Scenario: You accidentally damage a product while picking.
Do not put it back on the shelf. Report the damage. Place the item in the damaged goods area. This keeps damaged product out of future orders.

Scenario: The packing station runs out of a box size you need.
Do not cram items into a smaller box or use an oversized box without cushioning. Alert your supervisor or supply runner. Take another order while waiting.

Safety in Picking and Packing

  • Lifting - Bend at the knees, keep your back straight, hold items close to your body. Ask for help with items over 50 pounds.
  • Repetitive motion - Picking and packing involve repetitive bending, reaching, and scanning. Stretch at the beginning of your shift and during breaks. Rotate tasks if possible.
  • Cart and tote handling - Do not overload carts. An overloaded cart is hard to steer and tips over easily.
  • Sharp objects - Use box cutters with retractable blades. Cut away from your body. Replace dull blades.
  • Slip hazards - Watch for packing materials, shrink wrap, and spilled product on the floor. Clean up immediately.

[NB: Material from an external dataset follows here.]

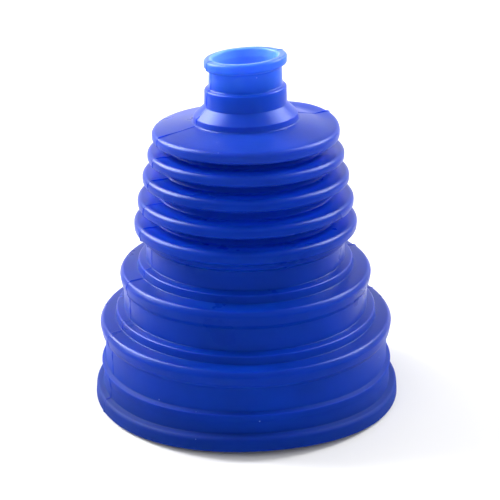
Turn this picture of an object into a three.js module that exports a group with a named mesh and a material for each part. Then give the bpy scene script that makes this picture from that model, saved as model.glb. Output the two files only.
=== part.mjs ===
// Universal stepped boot for a driveshaft joint: one silicone moulding, built as its named zones.
// Three stepped collars at the large end, four flexing folds, three stepped collars at the small end.
// Millimetres, +Z up the axis, origin at the centre of the large end's bottom face.
import * as THREE from 'three';

// ---- Driving dimensions -------------------------------------------------------------------------
const SEGMENTS = 40; // facets round every turned piece
const GAP = 0.3; // clearance between neighbouring zones

const COLLAR_WALL = 2.2; // wall of the stepped ends
const FOLD_WALL = 1.4; // wall of the flexing folds
const FOLD_DEPTH = 6.2; // from the middle of two crests to the root between them
const CREST_ROUND = 1.2; // rounding of a crest's upper edge
const UNDER_ROUND = 0.6; // rounding of its lower edge
const SHOULDER_ROUND = 1.8; // rounding of a stepped collar's shoulder
const SHOULDER_SLOPE = 30; // fall of that shoulder towards the flange, in degrees

const LIP = { r: 50, top: 4.5, round: 0.9 }; // foot flange of the large end
const BAND = { r: 47.5, bottom: 5.5, top: 11.9, ridge: 0.6 }; // thick band above the lip
const COLLAR_3 = { r: 46.4, bottom: 13.2, top: 21.4 };
const COLLAR_2 = {
  below: COLLAR_3.r, bottom: COLLAR_3.top + GAP, flangeR: 47.9, flangeBottom: 23.4, flangeTop: 27.8,
  beadR: 42.8, beadTop: 30.4, wallR: 39.7, top: 38,
};
const COLLAR_1 = {
  below: COLLAR_2.wallR, bottom: COLLAR_2.top + GAP, flangeR: 40.9, flangeBottom: 39.8, flangeTop: 43.7,
  beadR: 35.2, beadTop: 46.2, wallR: 32, top: 53.8,
};

// Crests of the folds from the large end up: outer radius, lower face, upper face.
const CRESTS = {
  5: { r: 35.9, bottom: 56.8, top: 61.4 },
  4: { r: 34.5, bottom: 65.3, top: 68.9 },
  3: { r: 32.8, bottom: 73.2, top: 76.7 },
  2: { r: 31.1, bottom: 80.4, top: 83.7 },
  1: { r: 29.5, bottom: 86.9, top: 90.4 },
};

const CROWN = { innerR: 14.6, neckR: 16.6, top: 92.6 }; // cone from the last crest to the neck
const SMALL_3 = { r: 16.3, bandTop: 94.6, shoulderR: 13.1, top: 97.8 };
const SMALL_2 = { r: 12.8, boreR: 10.8, top: 103.4 };
const SMALL_1 = { r: 11.3, boreR: 9.6, neckTop: 109.3 };
const RIM = { r: 12.9, bottom: 110.4, top: 112.9, mouthR: 10.2 };

// ---- Helpers ------------------------------------------------------------------------------------
// Points of a quarter round from angle start to end, in degrees from +r towards +z.
function arc(centreR, centreZ, radius, start, end, steps = 3) {
  return Array.from({ length: steps + 1 }, (_, i) => {
    const angle = THREE.MathUtils.degToRad(start + ((end - start) * i) / steps);
    return [centreR + radius * Math.cos(angle), centreZ + radius * Math.sin(angle)];
  });
}

// Turns a closed outline of [radius, height] points, up the outside and down the inside, about +Z.
function turned(name, colour, outline) {
  const points = [...outline, outline[0]].map(([r, z]) => new THREE.Vector2(r, z));
  const geometry = new THREE.LatheGeometry(points, SEGMENTS);
  geometry.rotateX(Math.PI / 2);
  const material = new THREE.MeshStandardMaterial({ color: colour, roughness: 0.38, metalness: 0 });
  const mesh = new THREE.Mesh(geometry, material);
  mesh.name = name;
  return mesh;
}

const BASE_BLUE = 0x14309a;
const FOLD_BLUE = 0x1836a8;
const NECK_BLUE = 0x2a55d8;

// Radius of the root between crest k + 1 and crest k.
function rootRadius(k) {
  return (CRESTS[k + 1].r + CRESTS[k].r) / 2 - FOLD_DEPTH;
}

// ---- Large end ----------------------------------------------------------------------------------
// Lip, thick band and plain wall of the widest clamp seat.
function largeCollar3() {
  const { r, top, round } = LIP;
  const inner = COLLAR_3.r - COLLAR_WALL;
  return turned('large_collar_3', BASE_BLUE, [
    ...arc(r - round, round, round, -90, 0),
    ...arc(r - round, top - round, round, 0, 90),
    [BAND.r + 0.4, top + 0.3],
    [BAND.r, BAND.bottom],
    [BAND.r, BAND.top - 0.6],
    [BAND.r + BAND.ridge, BAND.top],
    [COLLAR_3.r + 0.8, COLLAR_3.bottom - 0.3],
    [COLLAR_3.r, COLLAR_3.bottom + 0.3],
    [COLLAR_3.r, COLLAR_3.top],
    [inner, COLLAR_3.top],
    [inner, round],
    [inner + round, 0],
  ]);
}

// A step: rolled flange over the wall below, sloping shoulder, bead and the next clamp seat.
function steppedCollar(name, step) {
  const { below, bottom, flangeR, flangeBottom, flangeTop, beadR, beadTop, wallR, top } = step;
  const inner = wallR - COLLAR_WALL;
  const innerBelow = below - COLLAR_WALL;
  const shoulderDrop = SHOULDER_ROUND * Math.tan(THREE.MathUtils.degToRad((90 - SHOULDER_SLOPE) / 2));
  return turned(name, BASE_BLUE, [
    [below, bottom],
    [below + 0.2, flangeBottom - 0.5],
    [flangeR - 0.5, flangeBottom],
    [flangeR, flangeBottom + 1],
    ...arc(flangeR - SHOULDER_ROUND, flangeTop - shoulderDrop, SHOULDER_ROUND, 0, 90 - SHOULDER_SLOPE),
    [beadR + 0.5, beadTop - 0.3],
    [beadR, beadTop],
    [wallR + 0.9, beadTop + 0.5],
    [wallR, beadTop + 1.6],
    [wallR, top],
    [inner, top],
    [inner, beadTop - 0.4],
    [inner + 0.9, beadTop - 1.6],
    [innerBelow - 0.9, flangeTop - 1.5],
    [innerBelow, flangeTop - 2.6],
    [innerBelow, bottom],
  ]);
}

// The lowest crest tapers out of the last clamp seat and carries the first upper web.
function ring5() {
  const { r, bottom, top } = CRESTS[5];
  const start = COLLAR_1.top + GAP;
  const inner = COLLAR_1.wallR - COLLAR_WALL;
  const root = rootRadius(4) + GAP;
  return turned('ring_5', FOLD_BLUE, [
    [COLLAR_1.wallR, start],
    [COLLAR_1.wallR + 0.4, start + 1.2],
    [r - 1, bottom - 0.2],
    [r - 0.2, bottom + 0.4],
    [r, bottom + 1.1],
    ...arc(r - CREST_ROUND, top - CREST_ROUND, CREST_ROUND, 0, 90),
    [root, top],
    [root, top - FOLD_WALL],
    [r - FOLD_WALL - 0.8, top - FOLD_WALL],
    [r - FOLD_WALL, top - FOLD_WALL - 0.8],
    [r - FOLD_WALL, bottom + 1.6],
    [inner, start + 0.5],
    [inner, start],
  ]);
}

// ---- Folds --------------------------------------------------------------------------------------
// A crest between two grooves: outer face with a lower and an upper web running in to the roots.
function foldRing(k) {
  const { r, bottom, top } = CRESTS[k];
  const lowerRoot = rootRadius(k) + GAP;
  const upperRoot = rootRadius(k - 1) + GAP;
  const inner = r - FOLD_WALL;
  return turned(`ring_${k}`, FOLD_BLUE, [
    [lowerRoot, bottom],
    ...arc(r - UNDER_ROUND, bottom + UNDER_ROUND, UNDER_ROUND, -90, 0, 2),
    ...arc(r - CREST_ROUND, top - CREST_ROUND, CREST_ROUND, 0, 90),
    [upperRoot, top],
    [upperRoot, top - FOLD_WALL],
    [inner - 0.3, top - FOLD_WALL],
    [inner, top - FOLD_WALL - 0.3],
    [inner, bottom + FOLD_WALL + 0.2],
    [inner - 0.2, bottom + FOLD_WALL],
    [lowerRoot, bottom + FOLD_WALL],
  ]);
}

// The thin root of the groove between crest k + 1 and crest k, as a lower and an upper half.
function rootHalves(k) {
  const outer = rootRadius(k);
  const inner = outer - FOLD_WALL;
  const low = CRESTS[k + 1].top - FOLD_WALL;
  const high = CRESTS[k].bottom + FOLD_WALL;
  const middle = (low + high) / 2;
  const lower = turned(`root_${k}_lower`, FOLD_BLUE, [
    [outer, low],
    [outer, middle - GAP / 2],
    [inner, middle - GAP / 2],
    [inner, low + 0.6],
    [inner + 0.6, low],
  ]);
  const upper = turned(`root_${k}_upper`, FOLD_BLUE, [
    [outer, middle + GAP / 2],
    [outer, high],
    [inner + 0.6, high],
    [inner, high - 0.6],
    [inner, middle + GAP / 2],
  ]);
  return [lower, upper];
}

// ---- Small end ----------------------------------------------------------------------------------
// Top crest and the shallow cone that leads in to the neck.
function crown() {
  const { r, bottom, top } = CRESTS[1];
  const root = rootRadius(1) + GAP;
  const inner = r - FOLD_WALL;
  return turned('crown', NECK_BLUE, [
    [root, bottom],
    ...arc(r - UNDER_ROUND, bottom + UNDER_ROUND, UNDER_ROUND, -90, 0, 2),
    ...arc(r - CREST_ROUND, top - CREST_ROUND, CREST_ROUND, 0, 75),
    [CROWN.neckR, CROWN.top],
    [CROWN.innerR, CROWN.top],
    [CROWN.innerR, CROWN.top - 0.9],
    [inner - 0.7, top - FOLD_WALL],
    [inner, bottom + FOLD_WALL + 0.3],
    [inner - 0.3, bottom + FOLD_WALL],
    [root, bottom + FOLD_WALL],
  ]);
}

// Widest clamp seat of the small end, with the sloping shoulder above it.
function smallCollar3() {
  const { r, bandTop, shoulderR, top } = SMALL_3;
  const bottom = CROWN.top + GAP;
  return turned('small_collar_3', NECK_BLUE, [
    [r, bottom],
    [r, bandTop],
    [r - 0.4, bandTop + 0.5],
    [shoulderR, top],
    [SMALL_2.boreR, top],
    [SMALL_2.boreR, top - 0.6],
    [CROWN.innerR, bottom + 1.5],
    [CROWN.innerR, bottom],
  ]);
}

function smallCollar2() {
  const { r, boreR, top } = SMALL_2;
  const bottom = SMALL_3.top + GAP;
  return turned('small_collar_2', NECK_BLUE, [
    [r, bottom],
    ...arc(r - 0.7, top - 0.7, 0.7, 0, 90),
    [SMALL_1.boreR + 0.4, top],
    [boreR, top - 1],
    [boreR, bottom],
  ]);
}

// Narrowest clamp seat, ending in the mouth with its rolled rim.
function smallCollar1() {
  const bottom = SMALL_2.top + GAP;
  return turned('small_collar_1', NECK_BLUE, [
    [SMALL_1.r + 0.2, bottom],
    [SMALL_1.r, bottom + 0.8],
    [SMALL_1.r, SMALL_1.neckTop],
    [RIM.r - 0.6, RIM.bottom - 0.5],
    [RIM.r, RIM.bottom],
    ...arc(RIM.r - 0.6, RIM.top - 0.6, 0.6, 0, 90),
    [RIM.mouthR + 0.4, RIM.top],
    [RIM.mouthR, RIM.top - 0.5],
    [SMALL_1.boreR, RIM.bottom - 0.4],
    [SMALL_1.boreR, bottom],
  ]);
}

// ---- Assembly -----------------------------------------------------------------------------------
const boot = new THREE.Group();
boot.add(largeCollar3(), steppedCollar('large_collar_2', COLLAR_2));
boot.add(steppedCollar('large_collar_1', COLLAR_1), ring5());
for (const k of [4, 3, 2]) boot.add(...rootHalves(k), foldRing(k));
boot.add(...rootHalves(1), crown(), smallCollar3(), smallCollar2(), smallCollar1());

export default boot;
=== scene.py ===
"""Stepped silicone boot for a driveshaft joint, moulded in blue, standing on its large end."""
import math

import bpy
import numpy as np
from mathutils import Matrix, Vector


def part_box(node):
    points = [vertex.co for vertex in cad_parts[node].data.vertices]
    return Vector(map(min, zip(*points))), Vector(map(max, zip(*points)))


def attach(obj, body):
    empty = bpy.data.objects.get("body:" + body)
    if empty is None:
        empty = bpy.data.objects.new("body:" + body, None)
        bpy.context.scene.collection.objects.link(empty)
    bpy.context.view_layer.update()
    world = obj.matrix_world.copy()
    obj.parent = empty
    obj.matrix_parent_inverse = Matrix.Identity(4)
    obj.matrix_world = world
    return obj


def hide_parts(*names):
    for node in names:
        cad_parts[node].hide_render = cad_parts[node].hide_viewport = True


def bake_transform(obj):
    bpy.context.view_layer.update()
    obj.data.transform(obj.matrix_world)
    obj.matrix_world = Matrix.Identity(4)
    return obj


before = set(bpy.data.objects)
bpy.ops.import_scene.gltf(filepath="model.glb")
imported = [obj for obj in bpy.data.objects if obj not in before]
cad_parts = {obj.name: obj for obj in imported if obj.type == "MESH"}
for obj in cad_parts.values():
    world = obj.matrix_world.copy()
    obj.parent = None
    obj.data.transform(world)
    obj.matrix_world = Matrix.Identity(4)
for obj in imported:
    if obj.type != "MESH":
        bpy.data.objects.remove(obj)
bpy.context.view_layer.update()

MM = 0.001  # outlines below are in millimetres, and become metres where a mesh is made

# ---- Sizes taken from the frame -------------------------------------------------------------------


def radius(node):
    """Outer radius of a turned CAD node, in mm."""
    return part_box(node)[1][0] / MM


def bottom(node):
    """Height of a CAD node's lowest point, in mm."""
    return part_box(node)[0][2] / MM


def top(node):
    """Height of a CAD node's highest point, in mm."""
    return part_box(node)[1][2] / MM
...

KPIs You Will Be Measured On

  • Pick accuracy - Number of correct picks divided by total picks. Target: 99.5%+
  • Pick rate - Lines or units per hour. Targets vary by method and warehouse.
  • Pack rate - Packages completed per hour. Typical: 20-40 packages per hour depending on order complexity.
  • Damage rate - Percentage of shipments with damage claims. Target: under 0.5%.
  • On-time completion - Percentage of orders picked and packed before the shipping cutoff. Target: 99%+

Tips from Experienced Warehouse Associates

  • "Accuracy first, speed second. Speed comes naturally as you learn the layout. Errors follow you."
  • "Keep your work area clean. A cluttered pack station leads to mislabeled packages and lost items."
  • "When in doubt, ask. A 30-second question beats a $50 return."
  • "Wear comfortable shoes with good support. You will walk 8-12 miles on a busy shift."
  • "Stay hydrated. Keep a water bottle at your station. Dehydration slows you down and causes mistakes."
  • "Learn the top 50 SKUs in your zone by sight. You will handle them every day and recognizing them instantly saves time."